Multimodal Intelligence That Knows When to Listen
Diagram of NXP's Attention Front End voice solution
NXP’s Attention Front End (AFE) addresses the core challenges of human–robot interaction by combining multimodal sensing with audio signal cleaning. Rather than processing all incoming audio, the system detects when a user intends to engage with the robot and enhances the incoming audio to support reliable, low-latency and on-device conversational experiences. As an added benefit, this means you no longer only rely on massive cloud models.
Our solution takes advantage of complementary modalities:
- Vision: analyzes the scene, detects and counts individuals, recognize registered users, estimate proximity, and determines potential speakers facing the robot
- Voice: detects speech activity, identifies a registered voice signatures, estimates the direction of arrival and steers audio capture toward the targeted speaker (in the background we also characterize the acoustic audio scene)
Speech To Text processing is triggered only when multiple conditions are satisfied: the user is both visually and acoustically identified, speech is detected and the interaction occurs within an appropriate range and orientation.
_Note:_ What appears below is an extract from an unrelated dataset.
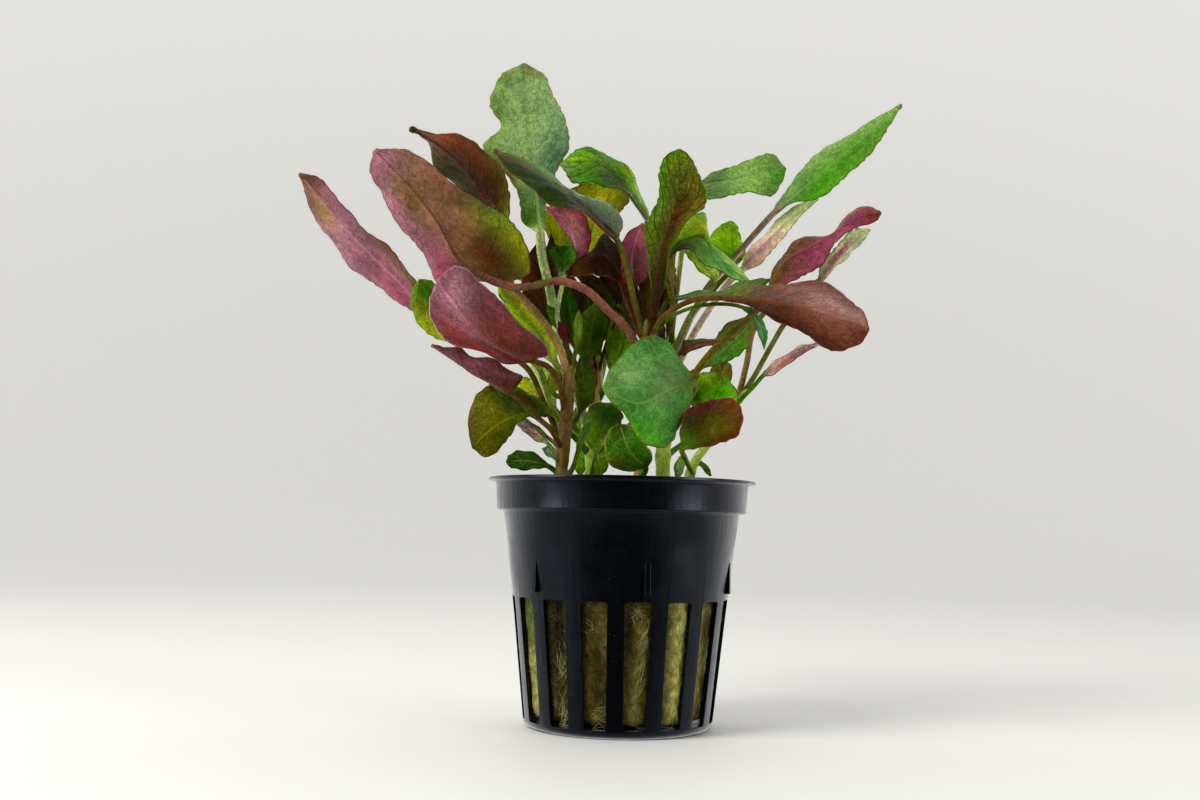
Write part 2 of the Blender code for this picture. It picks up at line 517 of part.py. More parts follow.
def build_leaf(leaf, stem, collection):
    rings, tip = leaf_rings(leaf, stem)

    def fill(shape):
        loops = [[shape.verts.new(point) for point in ring] for ring in rings]
        end = shape.verts.new(tip)
        for lower, upper in zip(loops, loops[1:]):
            for step in range(8):
                following = (step + 1) % 8
                shape.faces.new((lower[step], lower[following], upper[following], upper[step]))
        for step in range(8):
            shape.faces.new((loops[-1][step], loops[-1][(step + 1) % 8], end))
        shape.faces.new(reversed(loops[0]))

    item = mesh_object(leaf.name, fill, collection)
    item.data.materials.append(finish(leaf.name + "_finish", leaf.colour, 0.4))
    return item


def build_stem(stem, collection):
    """Round tapering stem, from just above the wool to where its top leaves part."""
    points = [seen(*point) for point in stem.points]
    curve = bpy.data.curves.new(stem.name, "CURVE")
    curve.dimensions = "3D"
    curve.bevel_depth = MM
    curve.bevel_resolution = STEM_SIDES_RESOLUTION
    curve.use_fill_caps = True
    spline = curve.splines.new("POLY")
    spline.points.add(STEM_RINGS - 1)
    for step, point in enumerate(spline.points):
        share = step / (STEM_RINGS - 1)
        point.co = (*along(points, share), 1.0)
        point.radius = stem.foot_radius + (stem.top_radius - stem.foot_radius) * share
    item = bpy.data.objects.new(stem.name, curve)
    collection.objects.link(item)
    curve.materials.append(finish(stem.name + "_finish", stem.colour, 0.45))
    return item


def wall_radius(height):
    """Outer radius of the pot's body at a height between its foot and its shoulder."""
    if height > SLOT_TOP:
        share = (height - SLOT_TOP) / (COLLAR_FOOT - SLOT_TOP)
        return SLOT_TOP_RADIUS + (SHOULDER_RADIUS - SLOT_TOP_RADIUS) * share
    share = (height - SLOT_FOOT) / (SLOT_TOP - SLOT_FOOT)
    return SLOT_FOOT_RADIUS + (SLOT_TOP_RADIUS - SLOT_FOOT_RADIUS) * share


def pot_profile():
    """Half section of the pot: inner floor, inner wall, rim, outer wall, underside."""
    collar_inner = COLLAR_RADIUS - WALL
    rim_under = POT_HEIGHT - RIM_THICKNESS
    return [
        (0, FLOOR), (SLOT_FOOT_RADIUS - WALL - 1.2, FLOOR), (SLOT_FOOT_RADIUS - WALL, FLOOR + 1.2),
        (SLOT_TOP_RADIUS - WALL, SLOT_TOP), (SHOULDER_RADIUS - WALL, COLLAR_FOOT - 0.8),
        (collar_inner - 0.3, COLLAR_FOOT + 0.6), (collar_inner, POT_HEIGHT),
        (RIM_RADIUS, POT_HEIGHT), (RIM_RADIUS, rim_under), (COLLAR_RADIUS + 0.4, rim_under),
        (COLLAR_RADIUS, rim_under - 0.6), (COLLAR_RADIUS - 0.3, COLLAR_FOOT),
        (SHOULDER_RADIUS, COLLAR_FOOT - 0.5), (SLOT_TOP_RADIUS, SLOT_TOP),
        (SLOT_FOOT_RADIUS, SLOT_FOOT), (SLOT_FOOT_RADIUS - 0.6, 0.5), (BASE_RADIUS, 0), (0, 0),
    ]


def wedge(shape, angle, inner, outer, foot, top, inner_foot, outer_foot, inner_top, outer_top):
    """Block along a radius, with its own width at each of its four upright corners' ends."""
    widths = {(-1, -1): inner_foot, (1, -1): outer_foot, (-1, 1): inner_top, (1, 1): outer_top}
    corners = bmesh.ops.create_cube(shape, size=2)["verts"]
    for corner in corners:
        out, side, rise = (round(value) for value in corner.co)
        radius = outer if out > 0 else inner
        half = widths[(out, rise)] / 2 * side
        height = top if rise > 0 else foot
        corner.co = Vector((radius * math.sin(angle) + half * math.cos(angle),
                            -radius * math.cos(angle) + half * math.sin(angle), height)) * MM


def fill_slots(shape):
    """Upright slots in the wall, and a drain opening in the floor below each."""
    for step in range(SLOT_COUNT):
        angle = SLOT_PHASE + step * 2 * math.pi / SLOT_COUNT
        wedge(shape, angle, DRAIN_OUTER + 1, SLOT_TOP_RADIUS + 2, SLOT_FOOT, SLOT_TOP,
              SLOT_FOOT_WIDTH, SLOT_FOOT_WIDTH, SLOT_TOP_WIDTH, SLOT_TOP_WIDTH)
        wedge(shape, angle, DRAIN_INNER, DRAIN_OUTER, -1, FLOOR + 0.2,
              DRAIN_INNER_WIDTH, DRAIN_OUTER_WIDTH, DRAIN_INNER_WIDTH, DRAIN_OUTER_WIDTH)


def fill_lugs(shape):
    """Small upright lugs whose face stays plumb while the wall behind them leans in."""
    face = wall_radius(LUG_TOP) + 0.1
    for step in range(LUG_COUNT):
        angle = LUG_PHASE + step * 2 * math.pi / LUG_COUNT
        wedge(shape, angle, wall_radius(LUG_FOOT) - WALL / 2, face, LUG_FOOT, LUG_TOP,
              LUG_WIDTH, LUG_WIDTH, LUG_WIDTH, LUG_WIDTH)


def build_pot(collection, cutters):
    profile = pot_profile()

    def fill(shape):
        points = [shape.verts.new((radius * MM, 0, height * MM)) for radius, height in profile]
        for before, after in zip(points, points[1:]):
            shape.edges.new((before, after))

    pot = mesh_object("pot", fill, collection)
    turn = pot.modifiers.new("turned wall", "SCREW")
    turn.axis = "Z"
    turn.angle = 2 * math.pi
    turn.steps = POT_STEPS
    turn.render_steps = POT_STEPS
    turn.use_merge_vertices = True
    turn.merge_threshold = 1e-5
    turn.use_smooth_shade = True
    for name, fill_tool, operation in (("pot_lugs", fill_lugs, "UNION"),
                                       ("pot_slots", fill_slots, "DIFFERENCE")):
        tool = mesh_object(name, fill_tool, cutters)
        tool.hide_render = True
        tool.display_type = "WIRE"
        cut = pot.modifiers.new(name, "BOOLEAN")
        cut.operation = operation
        cut.solver = "EXACT"
        cut.object = tool
    pot.data.materials.append(finish("pot_finish", "pot", 0.3))
    return pot


def build_wool(collection):
    """Rock wool plug: a lumpy round block that fills the pot below its collar."""
    middle = (WOOL_TOP + WOOL_FOOT) / 2
    half_height = (WOOL_TOP - WOOL_FOOT) / 2

    def fill(shape):
        bmesh.ops.create_uvsphere(shape, u_segments=WOOL_SEGMENTS, v_segments=WOOL_RINGS, radius=1)
        for vertex in shape.verts:
            turn = math.atan2(vertex.co.y, vertex.co.x)
            rise = math.copysign(abs(vertex.co.z) ** WOOL_SQUARENESS, vertex.co.z)
            spread = min(1.0, math.hypot(vertex.co.x, vertex.co.y)) ** WOOL_SQUARENESS
            if math.hypot(vertex.co.x, vertex.co.y) < 1e-4:
                spread = 0.0
            share = (rise + 1) / 2
            radius = WOOL_FOOT_RADIUS + (WOOL_TOP_RADIUS - WOOL_FOOT_RADIUS) * share
            lumps = 0.25 * math.sin(5 * turn + 3 * share) + 0.2 * math.sin(9 * turn - 7 * share)
            radius = (radius + lumps) * spread
            height = middle + half_height * rise
            vertex.co = Vector((radius * math.cos(turn), radius * math.sin(turn), height)) * MM

    wool = mesh_object("rock_wool", fill, collection)
    wool.data.materials.append(finish("rock_wool_finish", "wool", 0.95))
    return wool


def main():
    clear_scene()
    parts = new_collection(NAME)
    cutters = new_collection("cutters")
    build_pot(parts, cutters)
    build_wool(parts)
    stems = {stem.name: stem for stem in STEMS}
    for stem in STEMS:
        build_stem(stem, parts)
    for leaf in LEAVES:
        build_leaf(leaf, stems[leaf.stem], parts)
    for item in parts.objects:
        if item.type == "MESH":
            item.data.shade_smooth()
            item.data.set_sharp_from_angle(angle=math.radians(40))


main()
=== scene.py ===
"""Potted cardinal flower, dressed for a studio picture.

The frame gives the solids of the pot, the rock wool, the stems and the leaves. This script puts a
finely modelled piece in the place of each one: leaves with two faces, stalks, ribs, quilting and
wavy margins, a moulded net pot and a fibrous plug. It adds the plug's loose fibres and the small
leaves between the stems. Pieces are in metres and stand in the frame's axes. The named sizes below
are in millimetres.
"""

import json
import math
from collections import namedtuple
from types import SimpleNamespace

import bmesh
import bpy
import numpy as np
from bpy.props import FloatProperty, FloatVectorProperty, IntProperty, PointerProperty
from bpy.types import Operator, Panel, PropertyGroup
from mathutils import Matrix, Vector


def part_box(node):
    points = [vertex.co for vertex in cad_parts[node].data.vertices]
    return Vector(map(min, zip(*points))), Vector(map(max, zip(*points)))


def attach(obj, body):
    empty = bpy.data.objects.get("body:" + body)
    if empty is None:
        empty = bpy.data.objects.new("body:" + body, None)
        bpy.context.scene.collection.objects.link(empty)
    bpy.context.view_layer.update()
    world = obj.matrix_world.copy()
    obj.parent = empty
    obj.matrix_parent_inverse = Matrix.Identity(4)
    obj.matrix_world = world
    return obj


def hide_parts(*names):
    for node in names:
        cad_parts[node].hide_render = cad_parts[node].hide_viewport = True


bl_info = {
    "name": "Potted Cardinal Flower",
    "version": (1, 0, 0),
    "blender": (4, 5, 0),
    "location": "View3D > Sidebar > Cardinal Flower",
    "description": "Builds a young cardinal flower in a slotted net pot",
    "category": "Add Mesh",
}

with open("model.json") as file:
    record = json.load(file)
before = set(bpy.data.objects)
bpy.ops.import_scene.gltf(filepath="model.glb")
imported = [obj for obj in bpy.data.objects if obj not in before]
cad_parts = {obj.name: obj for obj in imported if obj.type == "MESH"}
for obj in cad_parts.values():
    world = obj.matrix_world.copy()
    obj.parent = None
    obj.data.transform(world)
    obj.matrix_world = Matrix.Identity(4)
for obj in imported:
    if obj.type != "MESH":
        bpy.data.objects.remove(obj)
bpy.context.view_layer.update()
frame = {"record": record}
POT_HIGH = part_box("pot")[1]
WOOL_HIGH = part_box("rock_wool")[1]
SLOTS = {row["node"]: row["material_slot"] for row in frame["record"]["subparts"]}
SMALL_LEAF_SLOT = "leaf_bright_green"
BODY = "root"
MM = 0.001
FULL_TURN = 2 * math.pi

# The camera's eye stands in front of the pot's axis, a little below the pot's rim.
EYE_DISTANCE = 280.0
EYE_HEIGHT = 40.2
EYE = np.array((0.0, -280.5, EYE_HEIGHT))
AIM = np.array((-4.913, 0.0, 66.56))
ROLL = 0.021
LENS = 40.617
SENSOR = 36.0

# Seeds of the random draws, so that every run gives the same shapes. Each leaf adds its place in
# the list of leaves to its own.
WOOL_SEED = 11
FIBRE_SEED = 23
LEAF_SEED = 100

# Stems and leaves are drawn as they show from the front: (across, up) in the upright plane
# through the pot's axis, then the depth behind that plane. A leaf grows from its stem at a height
# and has the points of its stalk, its rib, its left edge and its right edge, from base to tip.
Stem = namedtuple("Stem", "name foot_radius top_radius points")
Leaf = namedtuple("Leaf", "name stem height stalk rib left right look")

# How a leaf looks: the face that shows from the front (from behind for the back leaves), the
# colours of its upper face, underside, stalk, veins and rim, the stalk's width in millimetres, how
# strongly the side veins show, how bright the shown face is painted, and soft dabs of colour on it.
# The brightness also holds painted light and painted shade: it lifts leaves that lie in shade deep
# in the plant, to stand for the light that shines through them, and lowers the long folded leaf's
# shaded fold.
# A dab is a colour, its place along the blade (0 base, 1 tip) and across it (-1 left edge, 1 right
# edge), and its reach along and across.
Look = namedtuple("Look", "facing upper under stalk vein rim width veins tone dabs", defaults=[()])

STEMS = [
    Stem("left", 1.25, 1, [(-12.9, 44.2, -8), (-12.4, 55, -9), (-12.1, 60, -9.5), (-11.7, 65, -10),
         (-11.3, 70.5, -10.5)]),
    Stem("centre", 1.3, 0.9, [(3.5, 44.2, -5), (4, 60, -6), (4.2, 72, -7), (4.4, 80.5, -7)]),
    Stem("back", 1.4, 1, [(-6.6, 44.2, 6), (-6.3, 58, 7), (-5.8, 68, 8), (-5.5, 73, 9)]),
    Stem("middle", 1.6, 1.1, [(8.6, 44.2, 3), (8.4, 57, 4), (9, 70, 5), (9.6, 78.5, 6)]),
    Stem("right", 1, 0.7, [(13, 44.2, -4), (14.5, 53, -6), (18, 58.5, -7), (21.5, 64, -8),
         (23.6, 66.8, -8)]),
]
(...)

This gating mechanism, combined with NXP’s in-house voice and audio algorithms, significantly improves Word Error Rate (WER) across a wide range of conditions: from quiet environments to noisy scenarios (e.g. low signal-to-noise ratio).
NXP also integrates Ultra-Wideband (UWB) technology to extend spatial awareness beyond voice and vision. With solutions such as Trimension SR250, robots can securely determine the real-time position of a user’s smartphone or other robots, enabling them to understand where their owner or peers are located and respond accordingly. UWB delivers highly accurate ranging—down to a few centimeters—while maintaining low power consumption and stable performance in complex environments. This additional layer of precise, reliable location context enhances navigation, interaction, and proximity-based behaviors across both indoor and outdoor scenarios.
NXP’s Attention Front End integrated into Boston Dynamics® Spot®
From Modular Design to Measurable Performance
Examples showing how Word Error Rate (WER) improves when using our Attention Front End with Speech To Text models (e.g., Whisper), compared to using the models without it.
In short, the Attention Front End helps robots listen more like humans do: focusing on the right speaker, ignoring distractions, and understanding even in noisy environments. By combining vision, voice, and proximity sensing, it delivers cleaner audio to speech recognition models, improving responsiveness and accuracy while enabling more natural conversational AI at the edge.